J'étudie une leçon, et pour l'apprendre par cœur, [...] je la répète ensuite un certain nombre de fois. À chaque lecture nouvelle un progrès s'accomplit ; les mots se lient de mieux en mieux ; ils finissent par s'organiser ensemble. À ce moment précis je sais ma leçon par cœur ; on dit qu'elle est devenue souvenir, qu'elle s'est imprimée dans ma mémoire. Je cherche maintenant comment la leçon a été apprise, et je me représente les phases par lesquelles j'ai passé tour à tour. Chacune des lectures successives me revient alors à l'esprit avec son individualité propre ; je la revois avec les circonstances qui l'accompagnaient et qui l'encadrent encore ; elle se distingue de celles qui précèdent et de celles qui suivent par la place même qu'elle a occupée dans le temps ; bref, chacune de ces lectures repasse devant moi comme un événement déterminé de mon histoire. On dira encore que ces images sont des souvenirs, qu'elles se sont imprimées dans ma mémoire. On emploie les mêmes mots dans les deux cas. S'agit-il bien de la même chose ? Le souvenir de la leçon, en tant qu'apprise par cœur, a tous les caractères d'une habitude. Comme l'habitude, il a exigé la décomposition d'abord, puis la recomposition de l'action totale. Comme tout exercice habituel du corps, enfin, il s'est emmagasiné dans un mécanisme qu'ébranle tout entier une impulsion initiale, dans un système clos de mouvements automatiques, qui se succèdent dans le même ordre et occupent le même temps. Au contraire, le souvenir de telle lecture particulière [...] n'a aucun des caractères de l'habitude. L'image s'en est nécessairement imprimée du premier coup dans la mémoire, puisque les autres lectures constituent, par définition même, des souvenirs différents. C'est comme un événement de ma vie ; il a pour essence de porter une date, et de ne pouvoir par conséquent se répéter. Tout ce que les lectures ultérieures y ajouteraient ne ferait qu'en altérer la nature originelle.

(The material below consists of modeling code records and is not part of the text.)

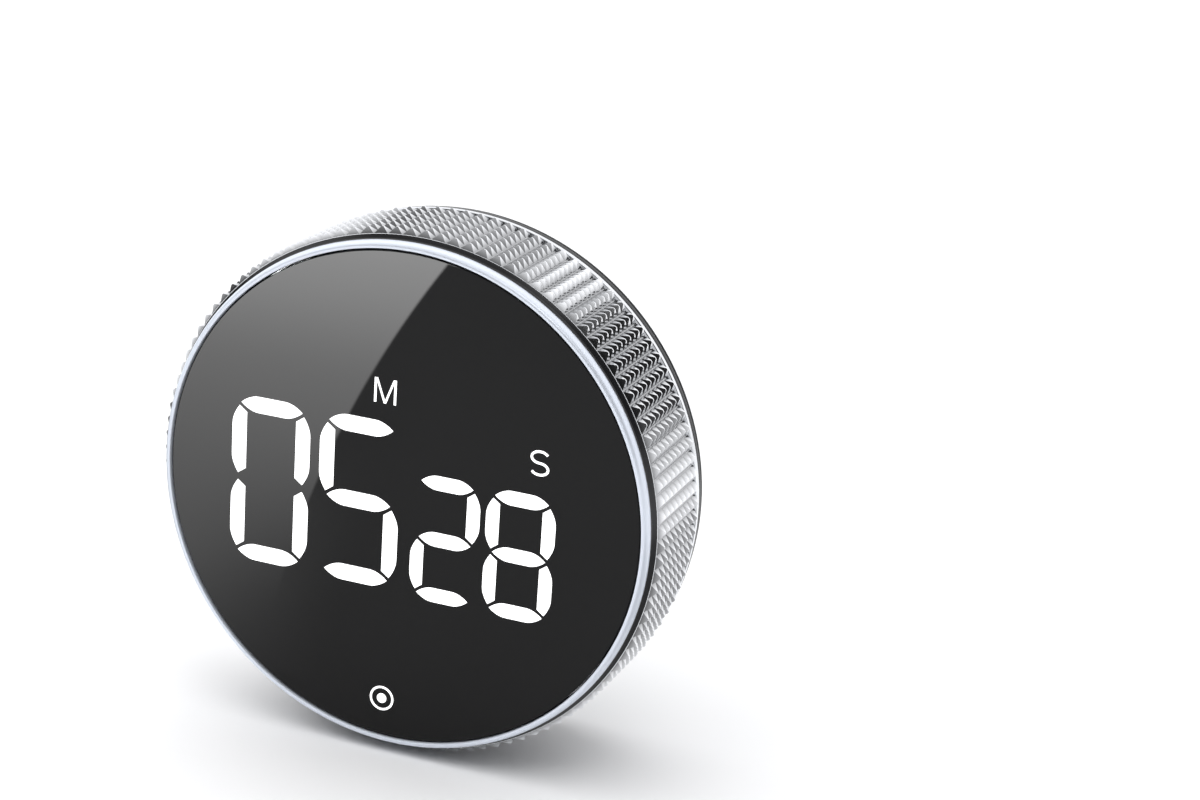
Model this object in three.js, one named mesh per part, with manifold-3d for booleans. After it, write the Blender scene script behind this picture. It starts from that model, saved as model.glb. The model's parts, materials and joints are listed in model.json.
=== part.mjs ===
// Magnetic twist-dial kitchen timer, built in millimetres with +Z up and the display facing -Y.
// The origin is the centre of the flat magnetic back, so the whole timer lies at negative Y.
import * as THREE from 'three';
import { mergeVertices } from 'three/addons/utils/BufferGeometryUtils.js';
import Module from 'manifold-3d';

const wasm = await Module();
wasm.setup();

// Overall size. Depths are given as stations: distances behind the front plane of the bezel.
const DEPTH = 24.6;
const KNURL_TIP_R = 39;
const KNURL_ROOT_R = 38.15;
const KNURL_COLUMNS = 110;
const KNURL_ROWS = 9;
const KNURL_START = 2.4;
const KNURL_PITCH = 5 / 3;
const RING_BORE_R = 36.6;
const RING_END = 18.4;
const RING_STEP = { r: 35.6, from: 4.35 };
const KEYWAY = { count: 3, r: 36.7, width: 3.2, from: 10.85 };

// Lens, carrier and housing
const LENS = { r: 36.3, from: 0.3, to: 1.5 };
const CARRIER = { r: 36.1, from: 1.55, to: 2.25 };
const FLANGE = { r: 36.2, from: 2.75, to: 4.05 };
const WINDOW = { x0: -28.1, x1: 26.1, z0: -15.3, z1: 12.6 };
const DRUM = { r0: 33.9, r1: 35.1, to: 8.2 };
const POSTS = [[-10.5, 27.4], [10.5, 27.4], [-10.5, -27.4], [10.5, -27.4]];
const GUIDE_PINS = [[-24, 20], [24, 20]];
const TACT_Z = -29;

// Electronics
const BOARD = { r: 33, from: 6.6, to: 7.6 };
const DISPLAY = { from: 2.65, to: 6.5 };
const MINUTES = { x0: -27.4, x1: 0.9, z0: -14.7, z1: 12 };
const SECONDS = { x0: 1.5, x1: 25.4, z0: -14.7, z1: 6.1 };
const CHIP = { x: 4, z0: -12, z1: -4, to: 8.7 };
const BUZZER = { r: 4.4, x: 17.8, z: 21.3, from: 17.5, to: 22.6, mouth: 1.1 };
const ENCODER = { x: 4.5, z: 4, to: 10.7 };
const TACT = { half: 3, well: 1.75, plunger: 1.55, tip: 3.32, seat: 5.1 };

// Dial gear train
const MODULE = 0.8;
const RING_TEETH = 84;
const PINION_TEETH = 14;
const GEAR = { from: 11, to: 13.4, r: 35.3 };
const PINION_Z = MODULE * (RING_TEETH - PINION_TEETH) / 2;

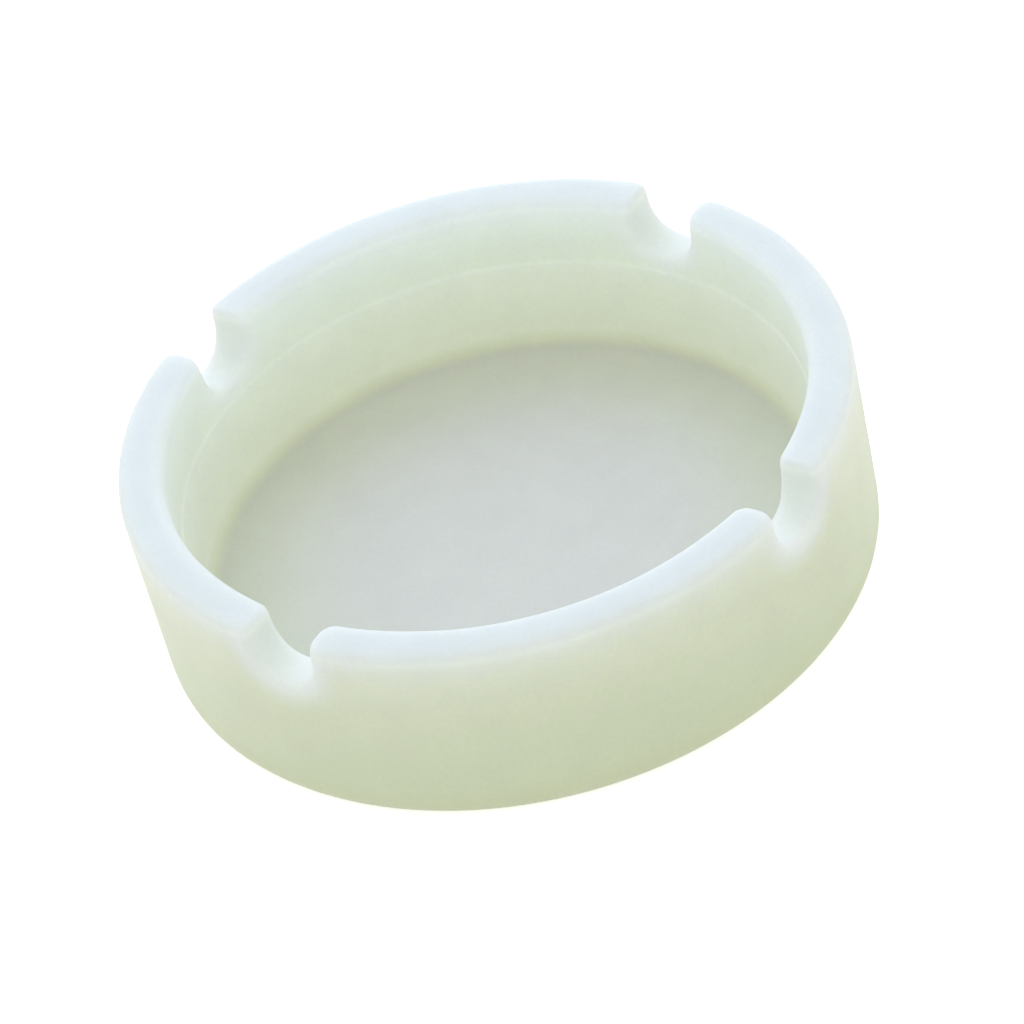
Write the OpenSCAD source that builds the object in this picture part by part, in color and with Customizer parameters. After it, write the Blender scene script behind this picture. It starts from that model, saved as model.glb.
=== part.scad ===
// Round one-piece silicone ashtray: a drafted cup with a thick rounded rim,
// cut by half-round notches that each hold a cigarette.
// The frame is in millimetres, Z up, with the origin at the centre of the base.

/* [Overall] */
// Diameter over the outside of the wall at the rim
rim_d = 84; // [70:0.5:110]
// Height from the base to the top of the rim
height = 24; // [20:0.5:34]

/* [Wall and floor] */
// Thickness of the wall at the rim
wall = 5.2; // [4.2:0.1:8]
// Thickness of the floor
floor_t = 4.4; // [2:0.1:7]
// Lean of the outside, narrower at the base, in degrees
outer_draft = 1.7; // [0:0.1:4]
// Lean of the inside, narrower at the floor, in degrees
inner_draft = 3.2; // [0:0.1:5]

/* [Rounded edges] */
// Radius of the outer edge of the rim
rim_outer_r = 1.6; // [0.6:0.1:2]
// Radius of the inner edge of the rim
rim_inner_r = 1.3; // [0.6:0.1:1.8]
// Radius of the edge round the base
base_r = 1.7; // [0.5:0.1:3]
// Radius where the floor turns up into the wall
floor_r = 2.2; // [0.5:0.1:5]

/* [Rest notches] */
// Number of notches round the rim
notch_count = 4; // [2:1:6]
// Width of a notch between its parallel sides
notch_w = 8; // [6.4:0.1:9.6]
// Depth of a notch below the top of the rim
notch_depth = 6.4; // [5.5:0.1:7.7]
// Radius of the upper corners of a notch
notch_corner_r = 0.6; // [0.4:0.1:1.5]
// Radius round the two mouths of a notch, at the outside and at the bowl
notch_mouth_r = 1.2; // [0.4:0.1:1.6]

/* [Moulding step] */
// Height between the bottom of a notch and the step line round the bowl
step_gap = 1.9; // [1.7:0.1:4]
// Width of the step, by which the wall thickens below the line
step_w = 0.2; // [0.1:0.05:0.5]

/* [Hidden] */
$fn = 96;
// Overlap that carries a cut clear of the surface it leaves through
over = 1;
rim_rad = rim_d / 2;
notch_half = notch_w / 2;
// Heights of the bottom of a notch, of the axis of its half-round bottom and of the step
notch_z = height - notch_depth;
notch_axis_z = notch_z + notch_half;
step_z = notch_z - step_gap;
// The upper corners stop where the straight sides of a notch do
corner_r = min(notch_corner_r, notch_depth - notch_half);
// Flats that make up each rounded edge
arc_steps = 8;

// Radius of the outside wall at height z
function outer_at(z) = rim_rad - (height - z) * tan(outer_draft);

// Radius of the bowl at height z, above the step or, with below = 1, under it
function bowl_at(z, below) =
    rim_rad - wall - (height - z) * tan(inner_draft) - below * step_w;

// Distance from the axis to the centre of a fillet of radius r that lies on the near
// side of a wall, where the wall's radius is wall_rad and its lean is lean degrees
function fillet_x(wall_rad, r, lean) = wall_rad - r / cos(lean);

// Points along an arc of radius r about [x, z], from one angle to another
function arc(x, z, r, from, to) = [
    for (i = [0 : arc_steps])
        let (angle = from + (to - from) * i / arc_steps)
        [x + r * cos(angle), z + r * sin(angle)]
];

// Outline of the wall and floor on one side of the axis: up the outside, over the
// rim, down the bowl past the step, and along the floor
function section() =
    let (
        base_x = fillet_x(outer_at(base_r), base_r, outer_draft),
        rim_z = height - rim_outer_r,
        rim_x = fillet_x(outer_at(rim_z), rim_outer_r, outer_draft),
        lip_z = height - rim_inner_r,
        lip_x = fillet_x(bowl_at(lip_z, 0), -rim_inner_r, inner_draft),
        floor_z = floor_t + floor_r,
        floor_x = fillet_x(bowl_at(floor_z, 1), floor_r, inner_draft)
    )
    concat(
        [[0, 0]],
        arc(base_x, base_r, base_r, -90, -outer_draft),
        arc(rim_x, rim_z, rim_outer_r, -outer_draft, 90),
        arc(lip_x, lip_z, rim_inner_r, 90, 180 - inner_draft),
        [[bowl_at(step_z, 0), step_z], [bowl_at(step_z - step_w, 1), step_z - step_w]],
        arc(floor_x, floor_z, floor_r, -inner_draft, -90),
        [[0, floor_t]]
    );

// Half of a notch seen from above, x outwards and y across: a straight side that
// opens out round both mouths
function notch_half_plan() =
    let (
        inside = bowl_at(notch_z, 0),
        outside = outer_at(notch_z),
        centre_y = notch_half + notch_mouth_r
    )
    concat(
        [[inside - over, 0], [inside - over, centre_y]],
        arc(inside + notch_mouth_r, centre_y, notch_mouth_r, 180, 270),
        arc(outside - notch_mouth_r, centre_y, notch_mouth_r, 270, 360),
        [[outside + over, centre_y], [outside + over, 0]]
    );

// The rounding of one upper corner of a notch, seen along the notch
function notch_corner() =
    concat(
        [[-over, -corner_r]],
        arc(corner_r, -corner_r, corner_r, 180, 90),
        [[corner_r, over], [-over, over]]
    );

// Cut for one notch on the +X side: a round channel, its straight sides up past the
// rim, and the rounding of its two upper corners
module notch_cut() {
    translate([0, 0, notch_axis_z])
        rotate([0, 90, 0])
        rotate_extrude()
        polygon([for (p = notch_half_plan()) [p.y, p.x]]);
    for (side = [0, 1])
        mirror([0, side, 0]) {
            translate([0, 0, notch_axis_z])
                linear_extrude(notch_half + notch_depth)
                polygon(notch_half_plan());
            translate([bowl_at(height, 0) - over, notch_half, height])
                rotate([90, 0, 90])
                linear_extrude(wall + 2 * over)
                polygon(notch_corner());
        }
}

module tray_body() {
    color("honeydew")
    difference() {
        rotate_extrude() polygon(section());
        for (i = [0 : notch_count - 1])
            rotate([0, 0, i * 360 / notch_count]) notch_cut();
    }
}

tray_body();
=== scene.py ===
# %% [markdown]
# # A one-piece silicone ashtray
#
# The real object is a single rubber moulding. Silicone gum is pressed and cured in a
# steel tool with a cavity for the outside and a core for the bowl, and the finished
# piece is pulled off the core. So there is one visible piece here, one finish, and no
# seam where two parts would meet.
#
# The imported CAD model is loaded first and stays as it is. The main sizes below are
# measured on it, so the visible piece can't drift from it.

# %% Load the frame
import math

import bmesh
import bpy
from mathutils import Matrix, Vector
from mathutils.bvhtree import BVHTree


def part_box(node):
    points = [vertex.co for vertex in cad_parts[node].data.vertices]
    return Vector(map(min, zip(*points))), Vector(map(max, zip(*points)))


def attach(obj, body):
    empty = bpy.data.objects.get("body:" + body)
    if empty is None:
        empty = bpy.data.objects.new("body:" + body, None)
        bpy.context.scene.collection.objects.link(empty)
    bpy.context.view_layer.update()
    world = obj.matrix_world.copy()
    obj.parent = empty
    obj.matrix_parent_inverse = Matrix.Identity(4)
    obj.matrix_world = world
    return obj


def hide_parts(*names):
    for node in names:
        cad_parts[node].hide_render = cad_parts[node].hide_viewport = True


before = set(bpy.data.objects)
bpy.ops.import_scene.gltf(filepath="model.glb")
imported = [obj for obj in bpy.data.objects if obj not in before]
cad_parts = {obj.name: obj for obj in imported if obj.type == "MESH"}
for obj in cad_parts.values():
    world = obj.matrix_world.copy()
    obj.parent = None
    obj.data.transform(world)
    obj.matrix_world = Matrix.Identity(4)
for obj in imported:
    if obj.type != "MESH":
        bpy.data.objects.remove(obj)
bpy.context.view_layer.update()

MM = 0.001

# %% [markdown]
# ## Measuring the CAD model
#
# A probe is a straight ray sent at the CAD solid, as a gauge is pushed against a part
# on a bench. Probes along the diagonal meet plain wall, because the notches lie on the
# X and Y axes. Two probes give the lean of a wall, and the lean carries it on to the
# sharp corner that it would have before its edge is rounded.

# %% Two kinds of probe
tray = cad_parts["tray_body"]
solid = BVHTree.FromObject(tray, bpy.context.evaluated_depsgraph_get())
DIAGONAL = Vector((1, 1, 0)).normalized()
# A distance in metres that is well outside the piece
FAR = 0.2


def probe(start, direction):
    """The first place where a ray from start meets the CAD solid."""
    return solid.ray_cast(Vector(start), Vector(direction))[0]


def wall_line(low, high, inside):
    """A wall's radius as a function of height, from probes at two heights."""
    radii = []
    for z in (low, high):
        start = Vector((0, 0, z)) if inside else DIAGONAL * FAR + Vector((0, 0, z))
        radii.append(probe(start, DIAGONAL if inside else -DIAGONAL).xy.length)
    lean = (radii[1] - radii[0]) / (high - low)
    return lambda z: radii[0] + (z - low) * lean


print("the CAD solid has", len(tray.data.polygons), "triangles to probe")

# %% Probe the walls, the floor and one notch
# Shares of the height between which the outside is plain wall
PLAIN_LOW = 0.3
PLAIN_HIGH = 0.8
# How far a probe stays from a rounded edge or from the step
CLEAR_OF_RIM = 2 * MM
CLEAR_OF_STEP = 1 * MM
CLEAR_OF_FLOOR = 4 * MM
HALF_WALL = 2.6 * MM
STEP_BELOW_NOTCH = 1.9 * MM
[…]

mémoire : faculté d'enregistrer, mais aussi de restituer des souvenirs, de façon structurée et signifiante. habitude : comportement non réfléchi, qui résulte d'un apprentissage préalable ; s'oppose à l'instinct d'une part, à l'acte volontaire d'autre part. événement : fait qui se produit, et qu'enregistre la mémoire. Chaque événement est unique, justement parce qu'il est en partie influencé par les événements qui l'ont précédé, et par l’état de conscience du sujet au moment où il s'est produit.

MATIÈRE ET MÉMOIRE, ouvrage d'Henri Bergson (1896). Il y expose ses théories psychologiques, notamment sa célèbre théorie de la mémoire et du « cône » des souvenirs, qui distingue une mémoire mécanique, de nature corporelle, et une mémoire pure, localisée non dans le cerveau, mais dans l'inconscient, d'où les souvenirs surgissent selon les besoins de l'action présente. Cette œuvre affirme à la fois la réalité de l'esprit et celle de la matière, et elle détermine les rapports de l'un à l'autre sur l'exemple précis de la mémoire. Bergson y esquisse la théorie générale de l'évolution du monde, qu'il développera dans l'Evolufion créatrice. Matière et mémoire reste sans doute l'ouvrage le plus difficile de Bergson.